CON #3 -- SERIAL KILLER AS SUPERMAN STRIKES AGAIN
This is a mild complaint, but I'll make it anyways: Brady "Mr. Mercedes" Hartsfield is, like many fictional serial killers, so competent and all-knowing that he almost turns into a supervillain. I understand: it's a trope of the genre. And it doesn't bother me all that much. It's just that when a guy is as competent as Hartsfield is, capable of getting away with the things he gets away with, does it not strain credulity that he would fail to put a note on that poisoned hamburger? Something like "this has been poisoned and will kill you DO NOT EAT"? You know, just in case?
In fact, he occasionally seems so competent that it feels almost impossible for anyone to defeat him. He's hardly the first fictional killer about which that could be said, and I understand that the idea is to make the hero seem more virtuous by making the enemy against which he fights increasingly evil. It's just that, for me, things like that can go too far, and I'd argue that they go a wee bit too far here. The tone of the opening chapter -- so bleak, so dismal -- eventually gives way to something that is a bit more generic (in the sense of being of a specific genre), a bit pulpier, a bit more cartoonish. The good of that -- Hodges' resurgence, and especially his relationships with Janey and Holly -- outweighs the bad, so this is, again, a mild complaint; but it's a complaint nonetheless.

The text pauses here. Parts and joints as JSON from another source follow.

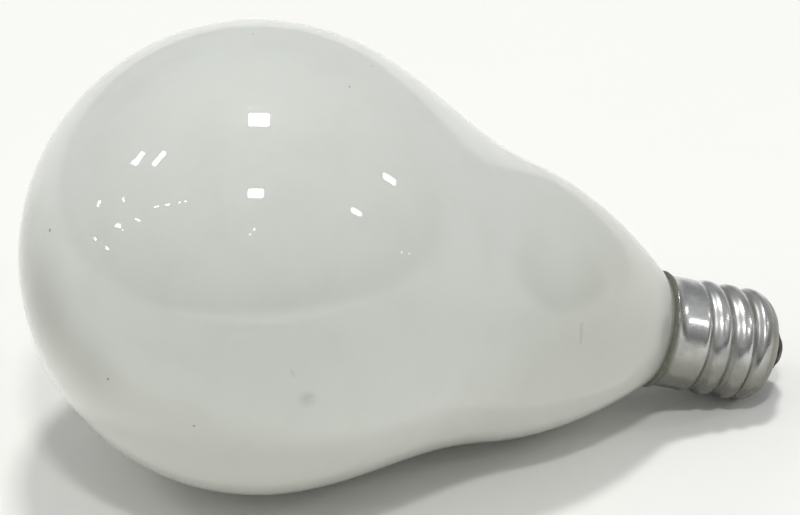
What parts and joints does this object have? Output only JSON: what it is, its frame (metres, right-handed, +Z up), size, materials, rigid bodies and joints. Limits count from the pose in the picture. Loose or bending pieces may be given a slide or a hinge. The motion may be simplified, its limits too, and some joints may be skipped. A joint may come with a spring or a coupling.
{
  "type": "dead light bulb",
  "caption": "Dead light bulb lying on its side: a white pear-shaped glass with specks and smudges of dirt, on a small dull metal screw cap with a black glass insulator.",
  "frame": {"origin": "on the surface the lamp lies on, below the middle of its bounding box", "axes": "+X along the lamp towards its cap, +Z up; the lamp's own axis is in the XZ plane and dips 19.7 degrees towards the cap"},
  "size_m": [0.079, 0.0476, 0.0475],
  "materials": {
    "soft_white_glass": "glossy outside, white coating inside, specked and smudged with dirt",
    "cap_sheet": "bright rolled sheet, dulled by handling",
    "cement": "matt, darkened by heat",
    "black_glass": "glossy",
    "contact_brass": "dull",
    "solder": "dull, scuffed where the contact presses",
    "lead_wire": "nickel-plated, dull"
  },
  "bodies": {
    "root": {"glass_bulb": "soft_white_glass", "screw_shell": "cap_sheet", "basing_cement": "cement", "insulator": "black_glass", "centre_contact": "contact_brass", "contact_solder": "solder", "side_solder": "solder", "centre_lead_wire": "lead_wire", "side_lead_wire": "lead_wire"}
  },
  "joints": []
}
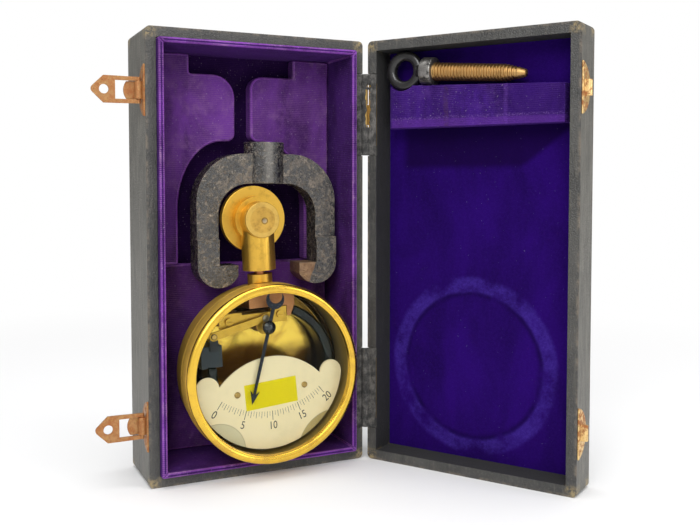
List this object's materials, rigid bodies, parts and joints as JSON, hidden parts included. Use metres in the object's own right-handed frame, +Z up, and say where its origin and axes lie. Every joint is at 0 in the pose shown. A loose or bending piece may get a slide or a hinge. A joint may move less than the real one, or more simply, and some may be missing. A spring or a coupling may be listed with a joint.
{
  "type": "standard pressure gauge in fitted case",
  "caption": "Round brass Bourdon-tube test gauge with flanged stem, iron U-clamp and eye screw, in a velvet-lined hinged case with hasps.",
  "frame": {"origin": "middle of the base's outline on the face the case stands on", "axes": "+Z up along the case's height, +Y towards the back of the base, +X towards the hinge side"},
  "size_m": [0.2554, 0.1622, 0.26],
  "materials": {
    "case_cloth": "boards covered in worn black leathercloth",
    "purple_velvet": "worn purple velvet over board",
    "violet_velvet": "deep violet velvet over board",
    "strap_cloth": "frayed black cloth",
    "gilt_brass": "polished, lacquered",
    "plate_gilt": "gilt, rusty in patches",
    "aged_brass": "satin, aged",
    "hinge_brass": "dull",
    "rusty_steel": "rusty, with traces of gilding",
    "black_iron": "black, worn brown at the edges",
    "black_steel": "gloss black",
    "clear_glass": "clear",
    "cream_dial": "satin cream",
    "yellow_label": "matt yellow",
    "blued_steel": "blue-black",
    "bright_steel": "bright",
    "copper_block": "copper-coloured, dull",
    "slate_steel": "slate grey",
    "tube_green": "dark green-black"
  },
  "bodies": {
    "case_base": {"base_walls": "case_cloth", "base_panel": "case_cloth", "base_floor_velvet": "purple_velvet", "lip_boards": "purple_velvet", "recess_board_left": "purple_velvet", "recess_board_right": "purple_velvet", "lower_board": "purple_velvet", "gauge_rest": "purple_velvet", "hinge_leaves_base": "hinge_brass", "hinge_pins": "hinge_brass", "hinge_straps": "strap_cloth", "hasp_plates": "rusty_steel"},
    "lid": {"lid_walls": "case_cloth", "lid_panel": "case_cloth", "lid_velvet": "violet_velvet", "lid_bar": "violet_velvet", "hinge_leaves_lid": "hinge_brass", "catch_plates": "plate_gilt"},
    "upper_hasp": {"upper_hasp": "rusty_steel"},
    "lower_hasp": {"lower_hasp": "rusty_steel"},
    "gauge": {"casing": "gilt_brass", "bezel": "gilt_brass", "glass": "clear_glass", "casing_screw": "aged_brass", "dial": "cream_dial", "dial_label": "yellow_label", "dial_posts": "aged_brass", "dial_screws": "aged_brass", "socket_block": "copper_block", "bourdon_tube": "tube_green", "movement_plate_front": "aged_brass", "movement_plate_back": "aged_brass", "movement_pillars": "aged_brass", "movement_screws": "aged_brass", "stem_collar": "aged_brass", "stem_neck": "aged_brass", "stem_casting": "aged_brass", "flange_disc": "aged_brass", "stem_plug": "aged_brass"},
    "tube_tip": {"tube_tip_block": "slate_steel", "tube_tip_lug": "slate_steel"},
    "link": {"link_bar": "aged_brass"},
    "pointer": {"pointer_arbor": "bright_steel", "pointer": "blued_steel", "pointer_hub": "blued_steel"},
    "clamp": {"clamp_yoke": "black_iron", "clamp_shoulder_left": "black_iron", "clamp_shoulder_right": "black_iron", "clamp_arm_left": "black_iron", "clamp_arm_right": "black_iron"},
    "eye_screw": {"screw_eye": "black_steel", "screw_collar": "black_steel", "screw_shank": "aged_brass"}
  },
  "joints": [
    {"name": "lid_hinge", "type": "hinge", "parent": "case_base", "child": "lid", "pos_m": [0.06875, -0.023, 0], "axis": [0, 0, 1], "range_deg": [-122, 57.5], "deforming": ["hinge_straps"]},
    {"name": "upper_hasp_turn", "type": "hinge", "parent": "case_base", "child": "upper_hasp", "pos_m": [-0.0696, -0.018, 0.2245], "axis": [0, 0, 1], "range_deg": [-88, 90]},
    {"name": "lower_hasp_turn", "type": "hinge", "parent": "case_base", "child": "lower_hasp", "pos_m": [-0.0696, -0.018, 0.0355], "axis": [0, 0, 1], "range_deg": [-88, 90]},
    {"name": "gauge_lift", "type": "slide", "parent": "case_base", "child": "gauge", "axis": [0, -1, 0], "range_m": [0, 0.06]},
    {"name": "clamp_lift", "type": "slide", "parent": "case_base", "child": "clamp", "axis": [0, -1, 0], "range_m": [0, 0.045]},
    {"name": "screw_lift", "type": "slide", "parent": "lid", "child": "eye_screw", "axis": [-0.848, -0.5299, 0], "range_m": [0, 0.04]},
    {"name": "tip_swing", "type": "hinge", "parent": "gauge", "child": "tube_tip", "pos_m": [0.01366, -0.023, 0.0512], "axis": [0, -1, 0], "range_deg": [-2.2, 5.72], "stiffness_Nm_per_rad": 0.6, "deforming": ["bourdon_tube"]},
    {"name": "link_swing", "type": "hinge", "parent": "tube_tip", "child": "link", "pos_m": [-0.03038, -0.027, 0.08467], "axis": [0, -1, 0], "range_deg": [-0.84, 0.33]},
    {"name": "pointer_turn", "type": "hinge", "parent": "gauge", "child": "pointer", "pos_m": [0.00187, -0.023, 0.08846], "axis": [0, -1, 0], "range_deg": [-20.6, 53.6]}
  ],
  "couplings": [
    {"joint": "link_swing", "follows": "tip_swing", "ratio": -0.145},
    {"joint": "pointer_turn", "follows": "tip_swing", "ratio": 9.33}
  ]
}
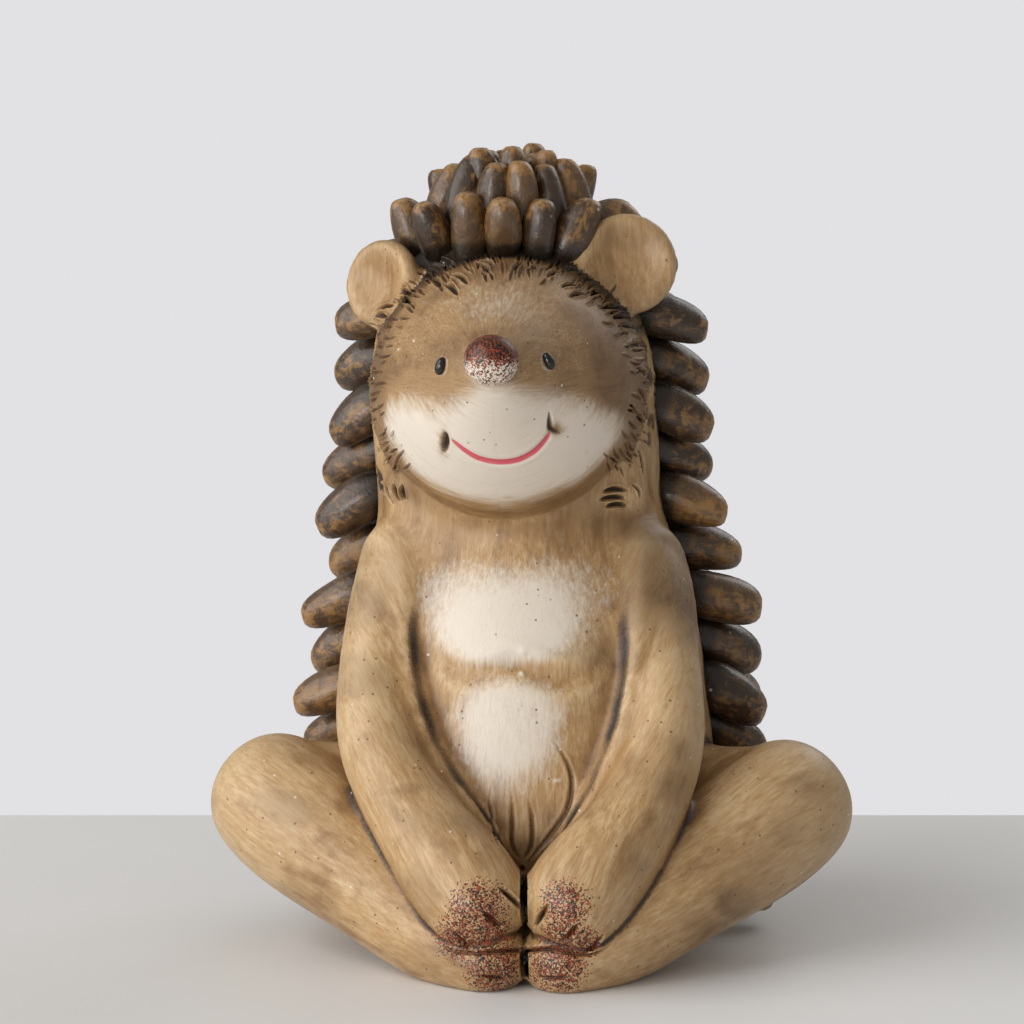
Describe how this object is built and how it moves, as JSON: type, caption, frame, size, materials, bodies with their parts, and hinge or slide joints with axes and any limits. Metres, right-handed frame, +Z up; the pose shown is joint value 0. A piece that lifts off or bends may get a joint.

I'm running out of gas here, so let's resort to bulletpoints for the remainder of the post:
- Hartsfield creates a profile for Hodges at Under Debbie's Blue Umbrella, complete with a username: kermitfrog19. Now, if I'm somehow missing something here, somebody clue me in, but . . . since when did you need ONLY a username on a website of that nature? Wouldn't you also need a password? Especially for a site that is as security-conscious at UDBU allegedly is. This feels like a weird gaffe on King's part, and I'm surprised nobody caught it in the editing process. Whatever King's editor is earning, it's too much, in my opinion; King (or his publisher) is not getting his money's worth. Other than this misstep, I find the extent to which the novel buys into the computer culture to be very persuasive, and admirably of-its-time.
- Another misstep, this one of the anachronistic variety: when Janey is telling us the backstory of her sister Olivia, she mentions that Olivia was going to take Janey to see U2 when they were younger, but that her illness prevented it. The context of this implies that this was while Janey was still in high school. Soon thereafter, Janey mentions that Olivia got married in the late seventies, and that after her marriage, she and Janey drifted apart. Well, okay. But U2's first album didn't come out until 1980, and did not play in America until December of that year. So this timeline does not match. Is that a big deal? No, not really, but I'm a big U2 fan, so I noticed. Let's just assume Janey got some of her details wrong.
- By the way . . . "kermitfrog19"? 19?!? Is King cluing us into something here? He's no dolt; he knows that XX% of his audience is going to react any and every time a "nineteen" reference is made in his works. And there's at least one other. Apart from that, the only Dark Tower connection I can see here is the intimation that Mr. Mercedes is set in the Keystone Earth reality of Song of Susannah; there are references to the movie versions of both Christine and It, both of which Hodges has seen. Working against that somewhat is a potential Doctor Sleep crossover: the boy-band Hartsfield plans to bomb is 'Round Here, the same boy-band that Abra loves in that novel. Thing is, Doctor Sleep takes place in the same reality as It, by virture of Dick Hallorann's appearance in both; so this must mean that 'Round Here exists on multiple levels of the Tower. Yay...?
- One other fun crossover: a roadie at the 'Round Here concert wears a Judas Coyne t-shirt. Coyne is the main character of Joe Hill's Heart-Shaped Box. There may be other crossovers that I missed, and if so, I'd be happy to hear about it in the comments.
- The novel is written almost entirely in the present tense, which is one of the few times King has ever adopted that technique for a novel. In fact, I'm not sure he's ever done it; I'm too lazy to go scour my bookshelf and find out definitively.
- One of my favorite lines from the novel: "Life is a crap carnival with shit prizes."
- Where, exactly, is this novel set? Unless I am mistaken, the city is never named. I believe it to be somewhere in Ohio, but I'm not sure. This is a much vaguer tactic than King typically follows in terms of the setting, and I'm immediately intrigued as to why he might have done such a thing. Is there some sort of a reason for it, in the story sense? Or is he doing it to somehow make the novel's themes seem more universal?
Ultimately, my takeaway from Mr. Mercedes is that it has some serious problems, but that it also has some serious virtues. It's a vital work, and an entertaining one, and I'm intrigued to see what King has in store for the sequel; I'm not entirely enthused, but I am definitely intrigued. I'm glad to see my favorite author continuing to refuse to just do the same thing over and over again. He is still writing as though writing is much more to him than merely something to do, or (worse) a paycheck to be earned; anyone accusing him of either of those things isn't paying attention.
I don't need every time at bat from him to result in a home run; not every book can be 11/22/63, or even Joyland. I'd say Mr. Mercedes gets on base, and that's a pretty good result.